====== Data block

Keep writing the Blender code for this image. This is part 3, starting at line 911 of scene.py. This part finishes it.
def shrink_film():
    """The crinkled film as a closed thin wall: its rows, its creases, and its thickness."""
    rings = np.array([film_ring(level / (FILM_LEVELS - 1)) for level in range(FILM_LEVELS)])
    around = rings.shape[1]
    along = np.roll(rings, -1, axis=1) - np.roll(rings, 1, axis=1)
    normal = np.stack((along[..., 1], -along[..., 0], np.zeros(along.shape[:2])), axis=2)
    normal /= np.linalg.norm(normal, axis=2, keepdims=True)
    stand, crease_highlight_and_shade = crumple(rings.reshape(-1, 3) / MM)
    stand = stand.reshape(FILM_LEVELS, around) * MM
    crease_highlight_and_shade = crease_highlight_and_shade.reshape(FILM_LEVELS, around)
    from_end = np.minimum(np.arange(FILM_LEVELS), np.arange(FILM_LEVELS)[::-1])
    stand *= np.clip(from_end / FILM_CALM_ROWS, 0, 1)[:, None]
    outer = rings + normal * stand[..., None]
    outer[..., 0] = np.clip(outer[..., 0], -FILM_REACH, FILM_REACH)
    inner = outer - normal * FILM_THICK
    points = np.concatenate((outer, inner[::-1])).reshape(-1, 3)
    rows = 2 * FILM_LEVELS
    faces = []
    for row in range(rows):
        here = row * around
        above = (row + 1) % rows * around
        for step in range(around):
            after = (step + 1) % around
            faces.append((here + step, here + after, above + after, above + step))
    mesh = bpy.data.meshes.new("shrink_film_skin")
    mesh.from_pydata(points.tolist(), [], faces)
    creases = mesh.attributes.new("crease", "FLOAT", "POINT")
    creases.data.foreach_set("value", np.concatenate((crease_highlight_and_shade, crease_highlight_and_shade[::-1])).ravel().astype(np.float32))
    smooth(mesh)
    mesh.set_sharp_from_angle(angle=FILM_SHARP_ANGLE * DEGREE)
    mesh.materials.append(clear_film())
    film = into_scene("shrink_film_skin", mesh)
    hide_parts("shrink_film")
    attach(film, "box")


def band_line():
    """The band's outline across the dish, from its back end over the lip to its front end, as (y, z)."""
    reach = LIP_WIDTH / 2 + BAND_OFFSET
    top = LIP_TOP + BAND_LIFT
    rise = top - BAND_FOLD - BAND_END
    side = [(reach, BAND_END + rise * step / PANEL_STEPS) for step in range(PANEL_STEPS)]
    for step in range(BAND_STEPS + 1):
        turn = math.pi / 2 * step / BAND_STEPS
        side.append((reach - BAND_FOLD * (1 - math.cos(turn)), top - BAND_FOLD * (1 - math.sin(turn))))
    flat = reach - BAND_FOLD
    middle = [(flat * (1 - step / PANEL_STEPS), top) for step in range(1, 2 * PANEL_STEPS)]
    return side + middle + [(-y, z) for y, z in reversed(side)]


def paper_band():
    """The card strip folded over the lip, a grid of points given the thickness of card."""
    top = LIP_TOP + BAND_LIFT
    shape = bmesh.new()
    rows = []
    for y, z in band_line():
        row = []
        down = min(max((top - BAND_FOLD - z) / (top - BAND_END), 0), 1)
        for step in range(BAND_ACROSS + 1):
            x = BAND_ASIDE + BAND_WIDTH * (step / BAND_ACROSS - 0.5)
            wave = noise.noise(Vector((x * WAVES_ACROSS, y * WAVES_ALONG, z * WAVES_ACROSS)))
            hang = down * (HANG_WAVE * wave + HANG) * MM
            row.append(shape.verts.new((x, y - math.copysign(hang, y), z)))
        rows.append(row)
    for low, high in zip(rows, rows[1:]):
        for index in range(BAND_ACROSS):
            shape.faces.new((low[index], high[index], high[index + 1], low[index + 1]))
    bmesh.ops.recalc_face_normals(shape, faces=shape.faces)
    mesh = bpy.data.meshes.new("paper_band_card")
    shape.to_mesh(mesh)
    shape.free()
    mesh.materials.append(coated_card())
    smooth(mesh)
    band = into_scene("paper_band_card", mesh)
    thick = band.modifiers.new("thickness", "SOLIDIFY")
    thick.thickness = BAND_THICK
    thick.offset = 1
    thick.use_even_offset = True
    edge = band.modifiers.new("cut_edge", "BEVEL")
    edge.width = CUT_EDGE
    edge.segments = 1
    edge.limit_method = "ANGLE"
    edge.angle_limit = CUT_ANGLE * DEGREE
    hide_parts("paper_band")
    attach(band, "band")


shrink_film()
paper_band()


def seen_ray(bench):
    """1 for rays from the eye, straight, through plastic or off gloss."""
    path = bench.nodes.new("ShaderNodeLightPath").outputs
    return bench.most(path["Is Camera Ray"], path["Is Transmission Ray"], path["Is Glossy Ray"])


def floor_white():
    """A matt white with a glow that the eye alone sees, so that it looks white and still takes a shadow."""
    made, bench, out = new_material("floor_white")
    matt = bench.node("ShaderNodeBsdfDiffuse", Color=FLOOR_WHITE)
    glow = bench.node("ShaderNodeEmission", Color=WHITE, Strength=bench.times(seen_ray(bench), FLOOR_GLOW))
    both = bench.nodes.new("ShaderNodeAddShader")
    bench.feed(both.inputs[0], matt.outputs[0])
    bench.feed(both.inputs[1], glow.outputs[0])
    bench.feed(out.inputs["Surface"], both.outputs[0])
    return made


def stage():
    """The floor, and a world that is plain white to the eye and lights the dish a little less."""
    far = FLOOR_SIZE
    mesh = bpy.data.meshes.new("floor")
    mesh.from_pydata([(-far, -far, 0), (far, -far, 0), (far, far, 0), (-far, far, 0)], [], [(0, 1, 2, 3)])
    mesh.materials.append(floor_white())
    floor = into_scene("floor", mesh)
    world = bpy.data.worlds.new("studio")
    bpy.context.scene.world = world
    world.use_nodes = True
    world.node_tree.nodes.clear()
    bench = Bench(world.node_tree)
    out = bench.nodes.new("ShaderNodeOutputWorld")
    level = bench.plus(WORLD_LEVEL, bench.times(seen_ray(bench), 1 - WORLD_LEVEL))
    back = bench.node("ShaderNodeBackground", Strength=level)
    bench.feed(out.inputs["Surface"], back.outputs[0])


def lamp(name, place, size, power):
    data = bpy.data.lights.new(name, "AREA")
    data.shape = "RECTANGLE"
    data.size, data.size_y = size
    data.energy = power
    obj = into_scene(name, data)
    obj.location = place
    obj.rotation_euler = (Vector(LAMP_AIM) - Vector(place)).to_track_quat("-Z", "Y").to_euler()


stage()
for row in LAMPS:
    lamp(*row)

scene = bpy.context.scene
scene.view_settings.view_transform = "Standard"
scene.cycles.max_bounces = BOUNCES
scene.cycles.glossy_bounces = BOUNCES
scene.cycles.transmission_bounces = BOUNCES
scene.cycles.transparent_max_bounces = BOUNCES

============

### Instructions to follow:
Write out the whole listing again, exactly as it stands.

### Written response:
Keep writing the Blender code for this image. This is part 3, starting at line 911 of scene.py. This part finishes it.
def shrink_film():
    """The crinkled film as a closed thin wall: its rows, its creases, and its thickness."""
    rings = np.array([film_ring(level / (FILM_LEVELS - 1)) for level in range(FILM_LEVELS)])
    around = rings.shape[1]
    along = np.roll(rings, -1, axis=1) - np.roll(rings, 1, axis=1)
    normal = np.stack((along[..., 1], -along[..., 0], np.zeros(along.shape[:2])), axis=2)
    normal /= np.linalg.norm(normal, axis=2, keepdims=True)
    stand, crease_highlight_and_shade = crumple(rings.reshape(-1, 3) / MM)
    stand = stand.reshape(FILM_LEVELS, around) * MM
    crease_highlight_and_shade = crease_highlight_and_shade.reshape(FILM_LEVELS, around)
    from_end = np.minimum(np.arange(FILM_LEVELS), np.arange(FILM_LEVELS)[::-1])
    stand *= np.clip(from_end / FILM_CALM_ROWS, 0, 1)[:, None]
    outer = rings + normal * stand[..., None]
    outer[..., 0] = np.clip(outer[..., 0], -FILM_REACH, FILM_REACH)
    inner = outer - normal * FILM_THICK
    points = np.concatenate((outer, inner[::-1])).reshape(-1, 3)
    rows = 2 * FILM_LEVELS
    faces = []
    for row in range(rows):
        here = row * around
        above = (row + 1) % rows * around
        for step in range(around):
            after = (step + 1) % around
            faces.append((here + step, here + after, above + after, above + step))
    mesh = bpy.data.meshes.new("shrink_film_skin")
    mesh.from_pydata(points.tolist(), [], faces)
    creases = mesh.attributes.new("crease", "FLOAT", "POINT")
    creases.data.foreach_set("value", np.concatenate((crease_highlight_and_shade, crease_highlight_and_shade[::-1])).ravel().astype(np.float32))
    smooth(mesh)
    mesh.set_sharp_from_angle(angle=FILM_SHARP_ANGLE * DEGREE)
    mesh.materials.append(clear_film())
    film = into_scene("shrink_film_skin", mesh)
    hide_parts("shrink_film")
    attach(film, "box")


def band_line():
    """The band's outline across the dish, from its back end over the lip to its front end, as (y, z)."""
    reach = LIP_WIDTH / 2 + BAND_OFFSET
    top = LIP_TOP + BAND_LIFT
    rise = top - BAND_FOLD - BAND_END
    side = [(reach, BAND_END + rise * step / PANEL_STEPS) for step in range(PANEL_STEPS)]
    for step in range(BAND_STEPS + 1):
        turn = math.pi / 2 * step / BAND_STEPS
        side.append((reach - BAND_FOLD * (1 - math.cos(turn)), top - BAND_FOLD * (1 - math.sin(turn))))
    flat = reach - BAND_FOLD
    middle = [(flat * (1 - step / PANEL_STEPS), top) for step in range(1, 2 * PANEL_STEPS)]
    return side + middle + [(-y, z) for y, z in reversed(side)]


def paper_band():
    """The card strip folded over the lip, a grid of points given the thickness of card."""
    top = LIP_TOP + BAND_LIFT
    shape = bmesh.new()
    rows = []
    for y, z in band_line():
        row = []
        down = min(max((top - BAND_FOLD - z) / (top - BAND_END), 0), 1)
        for step in range(BAND_ACROSS + 1):
            x = BAND_ASIDE + BAND_WIDTH * (step / BAND_ACROSS - 0.5)
            wave = noise.noise(Vector((x * WAVES_ACROSS, y * WAVES_ALONG, z * WAVES_ACROSS)))
            hang = down * (HANG_WAVE * wave + HANG) * MM
            row.append(shape.verts.new((x, y - math.copysign(hang, y), z)))
        rows.append(row)
    for low, high in zip(rows, rows[1:]):
        for index in range(BAND_ACROSS):
            shape.faces.new((low[index], high[index], high[index + 1], low[index + 1]))
    bmesh.ops.recalc_face_normals(shape, faces=shape.faces)
    mesh = bpy.data.meshes.new("paper_band_card")
    shape.to_mesh(mesh)
    shape.free()
    mesh.materials.append(coated_card())
    smooth(mesh)
    band = into_scene("paper_band_card", mesh)
    thick = band.modifiers.new("thickness", "SOLIDIFY")
    thick.thickness = BAND_THICK
    thick.offset = 1
    thick.use_even_offset = True
    edge = band.modifiers.new("cut_edge", "BEVEL")
    edge.width = CUT_EDGE
    edge.segments = 1
    edge.limit_method = "ANGLE"
    edge.angle_limit = CUT_ANGLE * DEGREE
    hide_parts("paper_band")
    attach(band, "band")


shrink_film()
paper_band()


def seen_ray(bench):
    """1 for rays from the eye, straight, through plastic or off gloss."""
    path = bench.nodes.new("ShaderNodeLightPath").outputs
    return bench.most(path["Is Camera Ray"], path["Is Transmission Ray"], path["Is Glossy Ray"])


def floor_white():
    """A matt white with a glow that the eye alone sees, so that it looks white and still takes a shadow."""
    made, bench, out = new_material("floor_white")
    matt = bench.node("ShaderNodeBsdfDiffuse", Color=FLOOR_WHITE)
    glow = bench.node("ShaderNodeEmission", Color=WHITE, Strength=bench.times(seen_ray(bench), FLOOR_GLOW))
    both = bench.nodes.new("ShaderNodeAddShader")
    bench.feed(both.inputs[0], matt.outputs[0])
    bench.feed(both.inputs[1], glow.outputs[0])
    bench.feed(out.inputs["Surface"], both.outputs[0])
    return made


def stage():
    """The floor, and a world that is plain white to the eye and lights the dish a little less."""
    far = FLOOR_SIZE
    mesh = bpy.data.meshes.new("floor")
    mesh.from_pydata([(-far, -far, 0), (far, -far, 0), (far, far, 0), (-far, far, 0)], [], [(0, 1, 2, 3)])
    mesh.materials.append(floor_white())
    floor = into_scene("floor", mesh)
    world = bpy.data.worlds.new("studio")
    bpy.context.scene.world = world
    world.use_nodes = True
    world.node_tree.nodes.clear()
    bench = Bench(world.node_tree)
    out = bench.nodes.new("ShaderNodeOutputWorld")
    level = bench.plus(WORLD_LEVEL, bench.times(seen_ray(bench), 1 - WORLD_LEVEL))
    back = bench.node("ShaderNodeBackground", Strength=level)
    bench.feed(out.inputs["Surface"], back.outputs[0])


def lamp(name, place, size, power):
    data = bpy.data.lights.new(name, "AREA")
    data.shape = "RECTANGLE"
    data.size, data.size_y = size
    data.energy = power
    obj = into_scene(name, data)
    obj.location = place
    obj.rotation_euler = (Vector(LAMP_AIM) - Vector(place)).to_track_quat("-Z", "Y").to_euler()


stage()
for row in LAMPS:
    lamp(*row)

scene = bpy.context.scene
scene.view_settings.view_transform = "Standard"
scene.cycles.max_bounces = BOUNCES
scene.cycles.glossy_bounces = BOUNCES
scene.cycles.transmission_bounces = BOUNCES
scene.cycles.transparent_max_bounces = BOUNCES